IN THE HIGH COURT OF KENYA

AT KAJIADO

MISC. CRIMINAL APPLICATION NO. 37 OF 2018

JOSEPH NDEGWA KAMAU......................................APPLICANT

VERSUS

REPUBLIC................................................................RESPONDENT

RULING

The applicant Joseph Ndegwa Kamau under Articles 22(d) 49(h), 50(2) (h) of the constitution and Section 81(b) 123(1) (2) of the criminal procedure code has filed a revision against the order dated 19th October, 2018 passed by the learned trial magistrate, Hon. Chesang in Criminal case number 237 of 2015.  In the case the learned trial magistrate cancelled the bail terms of the applicant by remanding in custody.  The applicant further depones in his affidavit.  That on 19th October, 2018 he appeared before the learned Magistrate to seek an adjournment for reasons that his counsel was unable to attend court on that particular day. It is contended by the applicant that his request for an adjournment was turned down and instead the learned trial Magistrate proceeded with the hearing and some witnesses testified in absence of his counsel.

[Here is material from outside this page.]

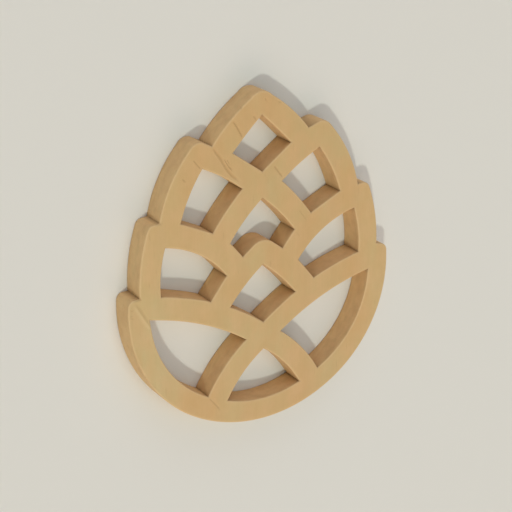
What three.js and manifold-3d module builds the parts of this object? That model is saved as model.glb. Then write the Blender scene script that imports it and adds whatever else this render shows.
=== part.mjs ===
// Pierced pine cone panel for a wall: one board, cut right through between bars of nearly constant width.
// Millimetres. X runs across the panel, Z up, and the flat back lies on Y = 0 with the front toward -Y.
// The origin is on the back, at the middle of the crossing below the crown opening. The panel is the same left and right,
// but for the notches of the outline.
import * as THREE from "three";
import { mergeVertices } from "three/addons/utils/BufferGeometryUtils.js";
import Module from "manifold-3d";

// Driving sizes
const BOARD = 18; // thickness of the board
const EDGE = 0.8; // bevel along the front and back edge of every cut
const FACET = 6; // longest straight facet on a curved cut
const ROUND_FACET = 2.2; // the same on the small round ends of the scales

// Scale ends down the right side of the outline. Each is a round end (centre, radius, first and last angle in degrees),
// then a flank down to the notch that parts it from the next one. Rise is how far the flank bulges off its chord.
const SCALE_ENDS = [
  { centre: [0, 52.0], radius: 10.7, from: 90, to: 42, rise: 1.6, notch: [35.6, 33.1] },
  { centre: [46.0, 27.2], radius: 8.8, from: 102, to: 31, rise: 3.2, notch: [75.3, -12.8] },
  { centre: [79.6, -17.9], radius: 5.4, from: 95, to: 22, rise: 2.0, notch: [91.5, -58.3] },
  { centre: [94.6, -65.2], radius: 5.5, from: 68, to: 0, rise: 0, notch: [100.2, -71.5] },
];
// The left side has the same ends. Its notches, given here at mirrored places, sit a little off those on the right.
const LEFT_NOTCHES = [[37.0, 32.2], [76.0, -11.9], [91.7, -59.8], [100.2, -71.5]];
// The round bottom: one large arc on each side and a slightly flatter one between them.
const BASE = { centre: [5.2, -71.5], radius: 95, from: 0, to: -60.6, lowest: -168.0 };

// Openings on the centre line: corners down the right half, and the rise of the edge that leaves each of them.
const CENTRE_OPENINGS = {
  crown: { corners: [[0, 47.0], [21.9, 25.1], [0, 9.1]], rises: [0.4, 0] },
  heart: { corners: [[0, -9.1], [24.6, -35.5], [15.3, -46.8]], rises: [1.3, 0], end: { centre: [0, -50.6], radius: 12.3, from: 50 } },
  core: { corners: [[0, -55.3], [25.3, -80.4], [0, -96.6]], rises: [1.2, -0.5] },
  foot: { corners: [[0, -116.2], [28.5, -147.6], [0, -152.8]], rises: [2.6, 1.3] },
};
// Openings on the right side, which are mirrored to the left: corners in clockwise order, with the rise of each edge.
const SIDE_OPENINGS = {
  upper: { corners: [[44.2, 18.3], [60.8, -15.2], [37.6, -26.1], [15.2, 0]], rises: [1.6, 0, -0.8, 1.1] },
  middle: { corners: [[72.3, -29.4], [76.3, -62.0], [40.1, -73.2], [27.8, -57.6]], rises: [1.6, -0.9, 0, 5.0] },
  lower: { corners: [[84.6, -76.4], [43.4, -141.0], [13.6, -106.4]], rises: [10.4, -2.4, 4.2] },
};

const v = ([x, z]) => new THREE.Vector2(x, z);
const mirror = (points) => points.map((p) => new THREE.Vector2(-p.x, p.y)).reverse();

// Points of a round end, both ends included.
function roundEnd({ centre, radius, from, to }, facet = ROUND_FACET) {
  const a = THREE.MathUtils.degToRad(from),
    b = THREE.MathUtils.degToRad(to);
  const steps = Math.max(2, Math.ceil((Math.abs(b - a) * radius) / facet));
  return new THREE.ArcCurve(centre[0], centre[1], radius, a, b, b < a).getPoints(steps);
}

// Points after p, up to q, along the arc that rises off the chord to the left of the way from p to q.
function edge(p, q, rise) {
  if (Math.abs(rise) < 1e-6) return [q];
  const chord = q.clone().sub(p),
    length = chord.length(),
    side = new THREE.Vector2(-chord.y, chord.x).divideScalar(length).multiplyScalar(Math.sign(rise));
  const h = Math.abs(rise),
    radius = (length * length) / (8 * h) + h / 2;
  const centre = p.clone().add(q).multiplyScalar(0.5).addScaledVector(side, h - radius);
  const a = Math.atan2(p.y - centre.y, p.x - centre.x);
  let turn = Math.atan2(q.y - centre.y, q.x - centre.x) - a;
  turn -= 2 * Math.PI * Math.round(turn / (2 * Math.PI));
  const steps = Math.max(2, Math.ceil((Math.abs(turn) * radius) / FACET));
  const points = new THREE.ArcCurve(centre.x, centre.y, radius, a, a + turn, turn < 0).getPoints(steps).slice(1);
  points[points.length - 1] = q;
  return points;
}

// A closed ring from its right half, whose first and last points are on the centre line, and its left half drawn to the right.
const bothHalves = (half, other = half) => [...half, ...mirror(other).slice(1, -1)];

// Right half of the outline, from the tip to the lowest point, with the given notches.
function outlineHalf(notches) {
  const half = [];
  SCALE_ENDS.forEach((end, i) => {
    half.push(...roundEnd(end));
    half.push(...edge(half.at(-1), v(notches[i]), end.rise));
  });
  half.push(...roundEnd(BASE, FACET).slice(1));
  const low = half.at(-1);
  // The bottom arc is drawn whole, so that it is level at its lowest point, and only its right half is kept.
  const depth = low.y - BASE.lowest;
  const whole = edge(low, new THREE.Vector2(-low.x, low.y), depth);
  half.push(...whole.filter((p) => p.x > FACET / 4), new THREE.Vector2(0, BASE.lowest));
  return half;
}
const outline = () => bothHalves(outlineHalf(SCALE_ENDS.map((end) => end.notch)), outlineHalf(LEFT_NOTCHES));

function centreOpening({ corners, rises, end }) {
  const half = [v(corners[0])];
  corners.slice(1).forEach((c, i) => half.push(...edge(half.at(-1), v(c), rises[i])));
  // The scale below reaches into this opening with its own round end.
  if (end) half.push(...roundEnd({ ...end, to: 90 }));
  return bothHalves(half);
}

function sideOpening({ corners, rises }) {
  const ring = [];
  corners.forEach((c, i) => ring.push(...edge(v(c), v(corners[(i + 1) % corners.length]), rises[i])));
  return ring;
}

// A ring moved outward by a distance, with mitred corners. A negative distance moves it inward.
function offset(ring, distance) {
  const turn = THREE.ShapeUtils.isClockWise(ring) ? 1 : -1;
  return ring.map((p, i) => {
    const before = p.clone().sub(ring.at(i - 1)).normalize(),
      after = ring[(i + 1) % ring.length].clone().sub(p).normalize();
    const out = new THREE.Vector2(-before.y - after.y, before.x + after.x).multiplyScalar(turn);
    return p.clone().addScaledVector(out, (2 * distance) / out.lengthSq());
  });
}

// A closed solid through a ring at several depths: each layer is [distance behind the front plane's zero, outward offset].
function layered(ring, layers) {
  const rings = layers.map(([depth, grow]) => offset(ring, grow).map((p) => [p.x, -depth, p.y])),
    n = ring.length;
  const cap = THREE.ShapeUtils.triangulateShape(ring.slice(), []);
  const faces = [];
  const clockwise = THREE.ShapeUtils.isClockWise(ring);
  const add = (a, b, c) => faces.push(...(clockwise ? [a, c, b] : [a, b, c]));
  const last = (rings.length - 1) * n;
  for (const [a, b, c] of cap) {
    faces.push(...orient(rings[0], a, b, c, 1));
    faces.push(...orient(rings.at(-1), a, b, c, -1).map((k) => k + last));
  }
  for (let r = 0; r + 1 < rings.length; r++)
    for (let i = 0; i < n; i++) {
      const j = (i + 1) % n;
      add(r * n + i, r * n + j, (r + 1) * n + i);
      add(r * n + j, (r + 1) * n + j, (r + 1) * n + i);
    }
  const geometry = new THREE.BufferGeometry();
  geometry.setAttribute("position", new THREE.Float32BufferAttribute(rings.flat(2), 3));
  geometry.setIndex(faces);
  return geometry;
}
// A triangle of a cap, wound so that its normal points along +Y (side 1) or -Y (side -1).
function orient(ring, a, b, c, side) {
  const [p, q, r] = [ring[a], ring[b], ring[c]];
  const up = (q[2] - p[2]) * (r[0] - p[0]) - (q[0] - p[0]) * (r[2] - p[2]);
  return up * side > 0 ? [a, b, c] : [a, c, b];
}

const wasm = await Module();
wasm.setup();
function solid(geometry) {
  const merged = mergeVertices(geometry, 1e-4);
  return new wasm.Manifold(
    new wasm.Mesh({
      numProp: 3,
      vertProperties: merged.attributes.position.array,
      triVerts: new Uint32Array(merged.index.array),
    }),
  );
}

// The board, then each opening cut out of it. The cutters flare past both faces, which leaves the bevel.
const PAST = 1; // how far a cutter runs past each face
let board = solid(
  layered(outline(), [
    [0, -EDGE],
    [EDGE, 0],
    [BOARD - EDGE, 0],
    [BOARD, -EDGE],
  ]),
);
const cutter = (ring) =>
  solid(
    layered(ring, [
      [-PAST, EDGE + PAST],
      [EDGE, 0],
      [BOARD - EDGE, 0],
      [BOARD + PAST, EDGE + PAST],
    ]),
  );
for (const opening of Object.values(CENTRE_OPENINGS)) board = board.subtract(cutter(centreOpening(opening)));
for (const opening of Object.values(SIDE_OPENINGS)) {
  const ring = sideOpening(opening);
  board = board.subtract(cutter(ring)).subtract(cutter(mirror(ring)));
}

// Back to a three.js geometry with flat faces.
const cut = board.getMesh();
const pierced = new THREE.BufferGeometry();
const places = new Float32Array(cut.numVert * 3);
for (let i = 0; i < cut.numVert; i++) places.set(cut.vertProperties.subarray(i * cut.numProp, i * cut.numProp + 3), i * 3);
pierced.setAttribute("position", new THREE.BufferAttribute(places, 3));
pierced.setIndex(new THREE.BufferAttribute(cut.triVerts, 1));
const faceted = pierced.toNonIndexed();
faceted.computeVertexNormals();

const panel = new THREE.Mesh(faceted, new THREE.MeshStandardMaterial({ color: 0xc6a26f, roughness: 0.62, metalness: 0 }));
panel.name = "pine_cone_panel";

const plaque = new THREE.Group();
plaque.name = "pine_cone_wall_plaque";
plaque.add(panel);
export default plaque;
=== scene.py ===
import math

import bpy
import numpy as np
from mathutils import Matrix, Vector, kdtree
from mathutils.geometry import delaunay_2d_cdt


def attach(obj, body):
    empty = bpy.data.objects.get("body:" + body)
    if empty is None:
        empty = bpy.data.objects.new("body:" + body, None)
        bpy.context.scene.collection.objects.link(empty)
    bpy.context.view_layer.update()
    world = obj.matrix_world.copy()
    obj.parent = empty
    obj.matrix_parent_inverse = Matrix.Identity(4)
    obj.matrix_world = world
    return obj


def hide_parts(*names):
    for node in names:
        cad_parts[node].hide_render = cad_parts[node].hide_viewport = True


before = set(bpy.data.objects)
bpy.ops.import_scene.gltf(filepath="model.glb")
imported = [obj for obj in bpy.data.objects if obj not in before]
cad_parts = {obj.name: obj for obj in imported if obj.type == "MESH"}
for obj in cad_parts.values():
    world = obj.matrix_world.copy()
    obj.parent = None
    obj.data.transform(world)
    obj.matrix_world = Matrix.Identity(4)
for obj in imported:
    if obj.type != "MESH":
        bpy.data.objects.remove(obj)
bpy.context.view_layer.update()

MM = 0.001

# ---------------------------------------------------------------- sizes, in millimetres, in the part's own frame
BOARD = 18.0
FRONT_ROUND = 1.25  # how far in from every cut the front starts to fall off,
FRONT_DROP = 0.6  # and how far down it has come at the cut
BACK_ROUND = 0.6
STEP = 1.0  # spacing of the points along every cut
GRID = 1.5  # spacing of the points over the front
BACK_GRID = 6.0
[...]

Further in support of the revision Mr. Edwin Mugu counsel for the applicant filed a supplementary affidavit to explain himself on the circumstances which led to his absence in court on the 19th October, 2018.  Aggrieved by the said orders the applicant filed this revision before this court. As a procedural requirement under Section 362 of the criminal procedure code I called for the lower court record to carry out the objects of the provisions.

Determination

The powers of the High Court to exercise its revisional jurisdiction is traceable to Article 165(6) and (7) of the constitution. The constitution in these provisions vests the High Court with supervisory jurisdiction over subordinate courts or any person ordinarily exercising a judicial or quash judicial function but not over superior court.  The second legal provision is the one followed in Section 362 of the criminal procedure code.  In view of these two provisions it is required of the High court to examine the subordinate court records to establish whether here has been an illegality, impropriety or irregularity that has occasioned an abuse of the process or grave miscarriage of justice.  The processes are therefore meant for the court to exercise its inherent jurisdiction to correct, vary, review or give any other directions depending on the facts of each case to ensure the ends of justice are met and to avoid an abuse of the court process.

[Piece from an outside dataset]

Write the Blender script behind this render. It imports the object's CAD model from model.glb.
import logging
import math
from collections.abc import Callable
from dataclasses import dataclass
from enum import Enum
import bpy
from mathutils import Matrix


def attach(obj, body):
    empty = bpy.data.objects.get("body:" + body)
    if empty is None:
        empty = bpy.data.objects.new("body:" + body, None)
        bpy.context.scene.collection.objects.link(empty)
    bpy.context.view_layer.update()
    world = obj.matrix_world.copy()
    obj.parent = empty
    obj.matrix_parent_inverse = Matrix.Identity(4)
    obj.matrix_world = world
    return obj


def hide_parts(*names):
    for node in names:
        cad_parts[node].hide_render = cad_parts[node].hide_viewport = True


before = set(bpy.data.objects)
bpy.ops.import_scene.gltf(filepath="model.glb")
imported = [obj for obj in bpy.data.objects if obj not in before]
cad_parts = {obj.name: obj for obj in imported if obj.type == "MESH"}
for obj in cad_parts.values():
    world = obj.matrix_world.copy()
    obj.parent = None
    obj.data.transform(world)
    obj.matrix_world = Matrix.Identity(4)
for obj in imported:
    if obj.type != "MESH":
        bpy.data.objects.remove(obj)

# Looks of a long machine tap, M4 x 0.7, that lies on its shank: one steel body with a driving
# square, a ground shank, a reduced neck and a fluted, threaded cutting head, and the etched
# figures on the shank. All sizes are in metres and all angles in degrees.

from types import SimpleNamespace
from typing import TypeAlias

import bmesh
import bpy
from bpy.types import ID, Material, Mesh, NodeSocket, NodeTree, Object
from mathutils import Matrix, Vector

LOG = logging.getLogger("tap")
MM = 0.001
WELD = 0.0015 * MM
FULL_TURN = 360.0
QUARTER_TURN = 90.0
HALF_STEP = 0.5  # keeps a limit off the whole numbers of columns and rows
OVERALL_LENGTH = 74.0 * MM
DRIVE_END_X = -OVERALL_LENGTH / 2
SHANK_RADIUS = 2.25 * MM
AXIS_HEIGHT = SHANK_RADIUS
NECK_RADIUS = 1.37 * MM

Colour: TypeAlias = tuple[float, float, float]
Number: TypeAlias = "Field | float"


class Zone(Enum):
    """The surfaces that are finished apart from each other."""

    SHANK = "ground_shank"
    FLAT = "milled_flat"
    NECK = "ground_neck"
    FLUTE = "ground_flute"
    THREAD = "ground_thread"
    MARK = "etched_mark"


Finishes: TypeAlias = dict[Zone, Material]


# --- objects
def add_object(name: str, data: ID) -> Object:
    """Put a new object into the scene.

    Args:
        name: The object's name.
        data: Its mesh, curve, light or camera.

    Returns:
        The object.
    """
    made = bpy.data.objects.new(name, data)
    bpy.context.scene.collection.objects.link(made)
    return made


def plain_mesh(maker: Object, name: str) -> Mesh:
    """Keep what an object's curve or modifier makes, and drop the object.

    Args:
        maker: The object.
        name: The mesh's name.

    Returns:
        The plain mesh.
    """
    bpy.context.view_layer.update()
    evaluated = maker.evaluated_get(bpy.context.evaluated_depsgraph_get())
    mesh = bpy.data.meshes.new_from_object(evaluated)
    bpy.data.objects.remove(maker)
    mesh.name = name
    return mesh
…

It is a matter of prime importance when an application for revision has been made or the issue has come to the attention of the court Suo Moto, no order shall be ,made which is likely to affect the rights of a party without him or her being given an opportunity to be heard.  The court in exercising discretion under Section 362 of the criminal procedure code is not authorized to convert a finding of acquittal of an accused person into that of a conviction.

Broadly speaking the grounds on which the High Court will interfere with the order, decision, proceedings, sentence, ruling are vaguely stated under Section 362 of the criminal procedure code.  What constitutes illegality, irregularity and impropriety has been left for the interpretation of the High Court to consider their application within the specific circumstances of each case. The principal shortcomings of these phrases and words are the assumptions that every word and phrase has a true, single meaning capable of producing an answer to every conceivable situation to which the legislation may have to be applied. (See Smith’s judicial review of Administrative Action 4th edition by J. M. Evans).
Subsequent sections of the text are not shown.